Cosa c’è di più bello che vivere nella fiducia di un bambino? Si tratta, per tornare all’immagine precedente, di custodire e alimentare quella fiammella accesa nella nostra vita da una Santità che ci ha contagiato, anche solo di striscio.
(a.s.)
…ci sembra molto interessante proporre un breve passaggio delle riflessioni di Mons. Massimo Camisasca, Vescovo di Reggio Emilia-Guastalla, circa l’atteggiamento con cui possiamo adeguatamente disporci a vivere i prossimi appuntamenti.
“Ci avviciniamo a due giorni importanti per i cristiani, ma più in generale per tutto il nostro popolo: la festa di Tutti i Santi e la Commemorazione dei Defunti, 1 e 2 novembre. Sono due giorni a cui la nostra gente guarda da tutto l’anno. Nei santi, sia quelli che vivono in cielo, sia quelli che vivono sulla terra, vediamo persone vere, realizzate, perché interamente dedicate a Dio e al bene dei loro fratelli. Nei nostri defunti, per cui preghiamo e a cui ci lega una profondo vincolo di gratitudine e di affetto, riconosciamo coloro che ci hanno preceduto e che ci attendono.

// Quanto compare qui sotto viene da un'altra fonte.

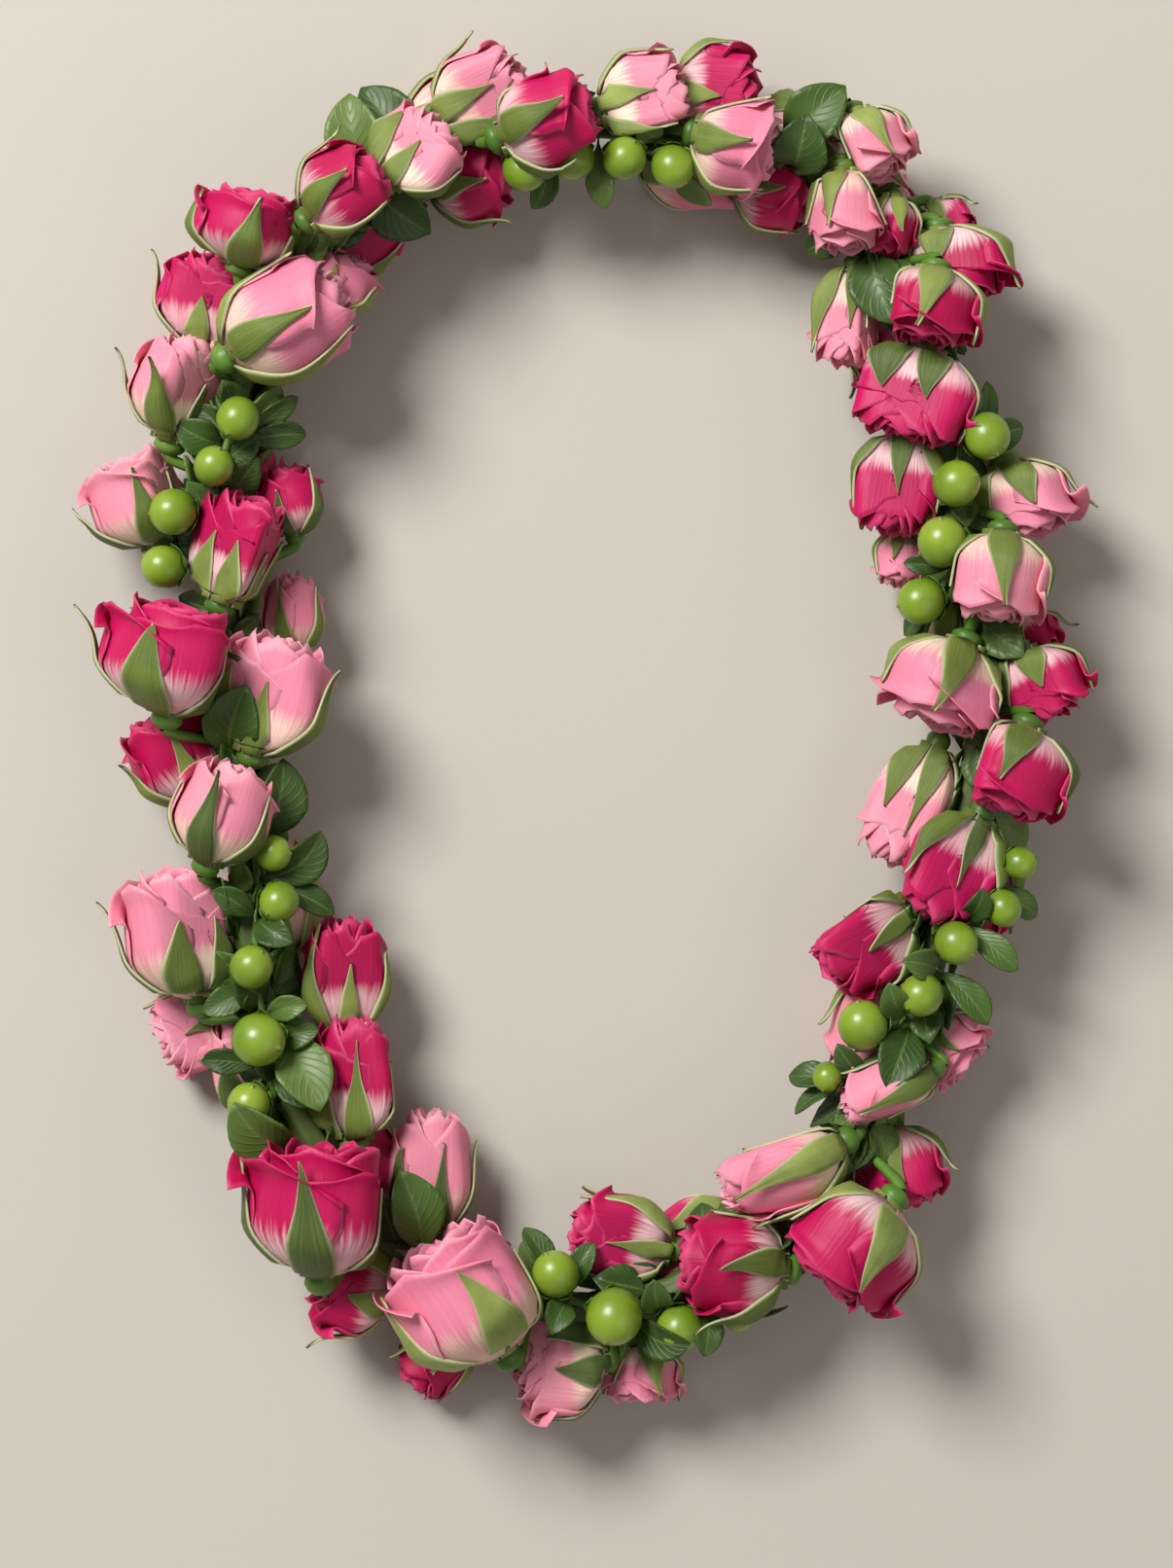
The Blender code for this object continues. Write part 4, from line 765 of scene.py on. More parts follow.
def plant_stems(buds, stations):
    """Give each bud a root sunk in the sleeve's wall, clear of the bore, and list the stems and hips."""
    hard_parts = []
    for bud in buds:
        foot, chord, along = nearest_on_loop(bud.base - bud.axis * STEM_BEHIND_BASE, stations)
        foot = foot + along * room_at_ends(foot, chord, along, stations)
        lean = bud.hip - foot
        height = np.linalg.norm(lean - along * (lean @ along))
        bud.length_of_sleeve = chord // CHORDS_IN_LENGTH
        bud.root = foot + lean * (STEM_ROOT / height)
        hard_parts.append((bud.index, bud.root, bud.hip, STEM_REACH))
        hard_parts.append((bud.index, bud.hip, bud.base, bud.hip_radius))
    return hard_parts


def berry_places(sprig, stations):
    """Each berry's place along the loop, middle, radius and direction, lifted clear of the twig."""
    places = []
    for x, y, z, diameter in sprig[0]:
        middle = np.array([x, y, z], float)
        foot, chord, _ = nearest_on_loop(middle, stations)
        out = unit(middle - foot)
        height = max(np.linalg.norm(middle - foot), TWIG_OFFSET + TWIG_RADIUS + diameter / 2 + BERRY_LIFT)
        start, end = chord_ends(stations, chord)
        place = chord + np.linalg.norm(foot - start) / np.linalg.norm(end - start)
        if places:
            place += STATIONS * round((places[0][0] - place) / STATIONS)
        places.append((place, foot + out * height, diameter / 2, out))
    return sorted(places, key=lambda row: row[0])


def twig_point(place, out, stations):
    """A point of the twig, beside the sleeve at a place along the loop."""
    chord = math.floor(place)
    start, end = chord_ends(stations, chord)
    along = unit(end - start)
    return lerp(start, end, place - chord) + square_to(out, along) * TWIG_OFFSET


def pressed(bud, points, clear):
    """The points, drawn in towards the bud's middle where its walls press, in the same order outwards."""
    away = points - bud.centre
    distance = np.linalg.norm(away, axis=1)
    rays = away / np.maximum(distance, TINY)[:, None]
    walls = bud.walls + bud.bounds
    normals = np.array([normal for normal, _, _ in walls])
    levels = np.array([level - (0.0 if kind == "ground" else clear) for _, level, kind in walls])
    room = LEAST_ROOM * bud.radius + PETAL_CLEAR - clear
    least = np.array([room if kind == "pair" else 0.0 for _, _, kind in walls])
    levels = np.maximum(levels - normals @ bud.centre, least)
    slopes = rays @ normals.T
    reach = np.maximum(levels, LEAST_REACH) / np.maximum(slopes, ALONG_WALL)
    reach = np.where(slopes > ALONG_WALL, reach, FAR).min(axis=1)
    for middle, radius in bud.balls:
        toward = middle - bud.centre
        along = rays @ toward
        miss = np.sqrt(np.maximum(toward @ toward - along**2, 0.0))
        full = radius + clear
        deep = along - np.sqrt(np.maximum(full**2 - miss**2, 0.0)) + np.maximum(miss - full, 0.0) * STEEPNESS
        stopped = np.minimum(reach, np.maximum(deep, LEAST_REACH))
        reach = np.where((along > 0) & (miss < full + EASE), stopped, reach)
    share = distance / reach
    beyond = np.maximum(share - PRESS_FROM, 0.0) / (1 - PRESS_FROM)
    kept = np.minimum(share, PRESS_FROM) + (1 - PRESS_FROM) * (1 - np.exp(-beyond))
    return bud.centre + rays * (kept * reach)[:, None]


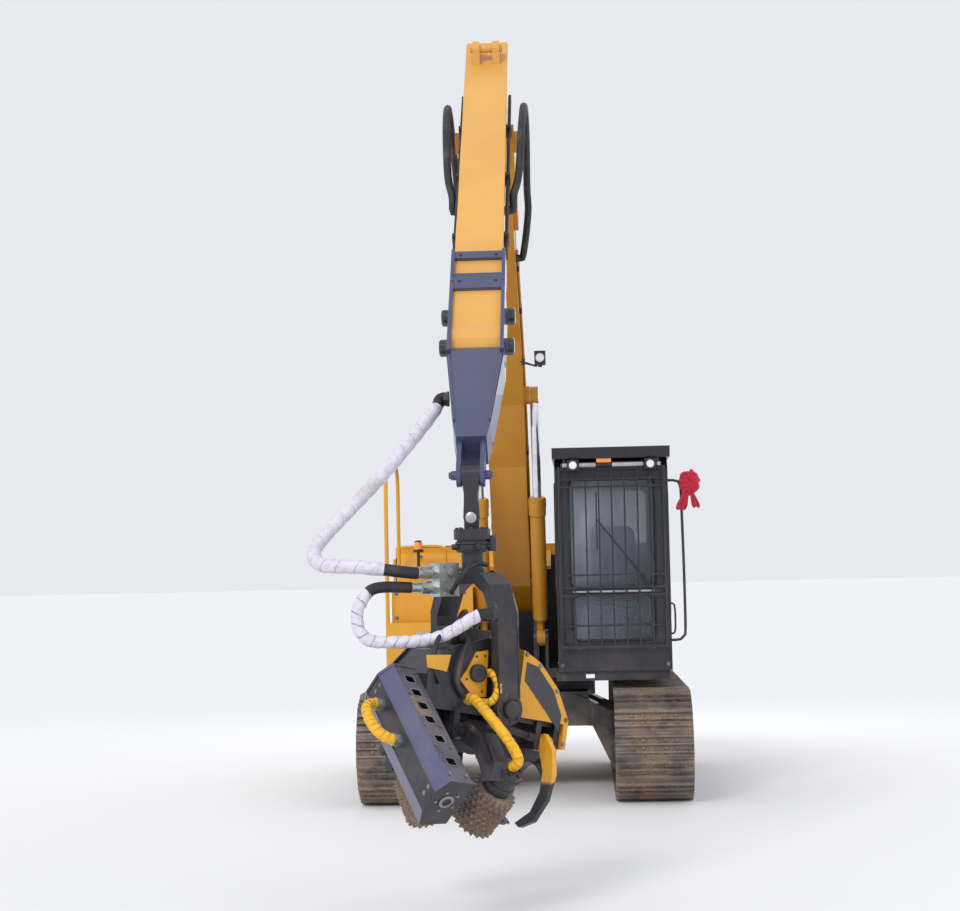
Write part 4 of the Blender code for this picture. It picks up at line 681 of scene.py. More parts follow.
def yellowHoses():
    radius = hoseSizes["yellow"]
    box = sawFrame()
    outlet, back = (local(box, sawBox["face"] - gap, 0.0, z) for z in sawBox["seats"])
    out = headX * -1
    middle, half = (outlet + back) / 2, (outlet - back) * 0.35
    route = [outlet, outlet + out * 0.05, middle + out * 0.11 + half, middle + out * 0.13,
             middle + out * 0.11 - half,
             back + out * 0.05, back]
    line = squareEnds(smoothRoute(route, 0.012), (route[0], route[1]), (route[-1], route[-2]))
    obj = hosePiece("yellowSawHose", line, radius, "yellowWrap", wrapRadius(radius, 0.03, 0.004, 21))
    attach(obj, "head")
    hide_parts("yellow_saw_hose")
    start = local(headFrame, -0.20, -0.19 - gap, 0.02)
    face = headY * -1
    leanY, leanZ = headSize["rollerLean"]
    lift = (headFrame.to_3x3() @ Vector((0, -leanY, leanZ))).normalized()
    (armY, armZ), (x, y, z) = headSize["armPivot"], headSize["roller"]
    motor = local(headFrame, headSize["armX"] + x, -armY - y, armZ + z)
    end = motor + lift * (headSize["motorHalf"] + gap)
    route = [start, start + face * 0.07, (start + end) / 2 + face * 0.13, end + lift * 0.07, end]
    line = squareEnds(smoothRoute(route, 0.012), (route[0], route[1]), (route[-1], route[-2]))
    obj = hosePiece("yellowMotorHose", line, radius, "yellowWrap", wrapRadius(radius, 0.03, 0.004, 33))
    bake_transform(obj)
    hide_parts("yellow_motor_hose")


def bossHose():
    # short wrapped hose on the near face, from the round boss down to the belly
    radius = 0.024
    points = [(-0.10, -0.19 - gap, 0.175), (-0.10, -0.245, 0.175), (-0.080, -0.275, 0.13),
              (-0.078, -0.280, 0.085),
              (-0.090, -0.270, 0.040), (-0.105, -0.245, 0.020), (-0.105, -0.19 - gap, 0.020)]
    route = [local(headFrame, *point) for point in points]
    line = squareEnds(smoothRoute(route, 0.012), (route[0], route[1]), (route[-1], route[-2]))
    obj = hosePiece("yellowBossHose", line, radius, "yellowWrap", wrapRadius(radius, 0.03, 0.004, 45))
    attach(obj, "head")


stickHoses()
supplyHose()
loopHose()
yellowHoses()
bossHose()
print("hoses routed")

# frame nodes: finish, and a small rounding on the sharp edges of the nodes listed in edgeRound

nodeFinish = {
    "yellow": ["counterweight", "engine_hood", "left_service_door", "right_service_door", "fuel_tank",
               "toolbox",
               "toolbox_lid", "handrail", "side_cover"],
    "knife": ["left_knife", "right_knife"],
    # the boom tone is the darker yellow copy, painted shade
    "boom": ["boom", "left_lift_barrel", "right_lift_barrel", "crowd_barrel"],
    # the stick tone is the lighter peach copy, painted highlight and sky reflection
    "stick": ["stick"],
    "black": ["revolving_frame", "engine_bay_frame", "dangle_link", "rotator", "yoke", "head_frame",
              "left_feed_arm",
              "right_feed_arm", "seat_base", "mirror_rail"],
    "cab": ["cab_frame", "cab_door", "front_guard", "roof_guard"],
    "slate": ["extension_bracket"], "sawSlate": ["saw_box"], "body": ["undercarriage_frame"],
    "cast": ["left_idler", "right_idler", "left_sprocket", "right_sprocket", "engine_block"],
    "chrome": ["left_lift_rod", "right_lift_rod", "crowd_rod"], "bar": ["saw_bar"],
    "zinc": ["hose_manifold"],
    "glass": ["windscreen", "rear_glass", "side_glass", "door_glass"],
}
edgeRound = {"counterweight": 0.02, "engine_hood": 0.012, "fuel_tank": 0.018, "toolbox": 0.012,
             "toolbox_lid": 0.008,
             "left_service_door": 0.006, "right_service_door": 0.006, "boom": 0.006, "stick": 0.008,
             "yoke": 0.010,
             "head_frame": 0.012, "side_cover": 0.012, "cab_frame": 0.006, "cab_door": 0.006,
             "roof_guard": 0.006,
             "saw_box": 0.002, "extension_bracket": 0.004, "engine_block": 0.02, "left_feed_arm": 0.008,
             "right_feed_arm": 0.008, "left_knife": 0.004, "right_knife": 0.004, "revolving_frame": 0.004}
for tone, names in nodeFinish.items():
    for name in names:
        obj = nodes[name]
        obj.data.materials.clear()
        obj.data.materials.append(finish[tone])
        if name in edgeRound:
            rounding = obj.modifiers.new("Rounding", "BEVEL")
            rounding.width = edgeRound[name]
            rounding.segments = 2
            rounding.limit_method = "ANGLE"
            rounding.angle_limit = radians(32)
            rounding.harden_normals = True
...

La Festa dei Santi è una festa di gioia e di luce. Quella dei morti è una giornata di mestizia serena, consapevole che non tutto finisce, ma che c’è una vita oltre la vita. Le nostre comunità sono chiamate a celebrare questi giorni con particolare attenzione e profondità. In modo speciale la Festa dei Santi non può essere in nessun modo sostituita da Halloween. in quelle celebrazioni pagane si festeggiano “una zucca vuota illuminata al suo interno, fantasiosi fantasmi e folletti, immaginari mostri, streghe e vampiri”. Il diffondersi di Halloween mostra che le nostre comunità hanno spesso perduto il senso della festa e anche l’occasione di far festa intorno agli eventi della vita di Gesù e dei santi. Occorre riscoprire la gioia della fede! Perché questo possa accadere è necessario che la fede torni ad essere un’esperienza viva, consapevole, capace di dare forma alla vita”.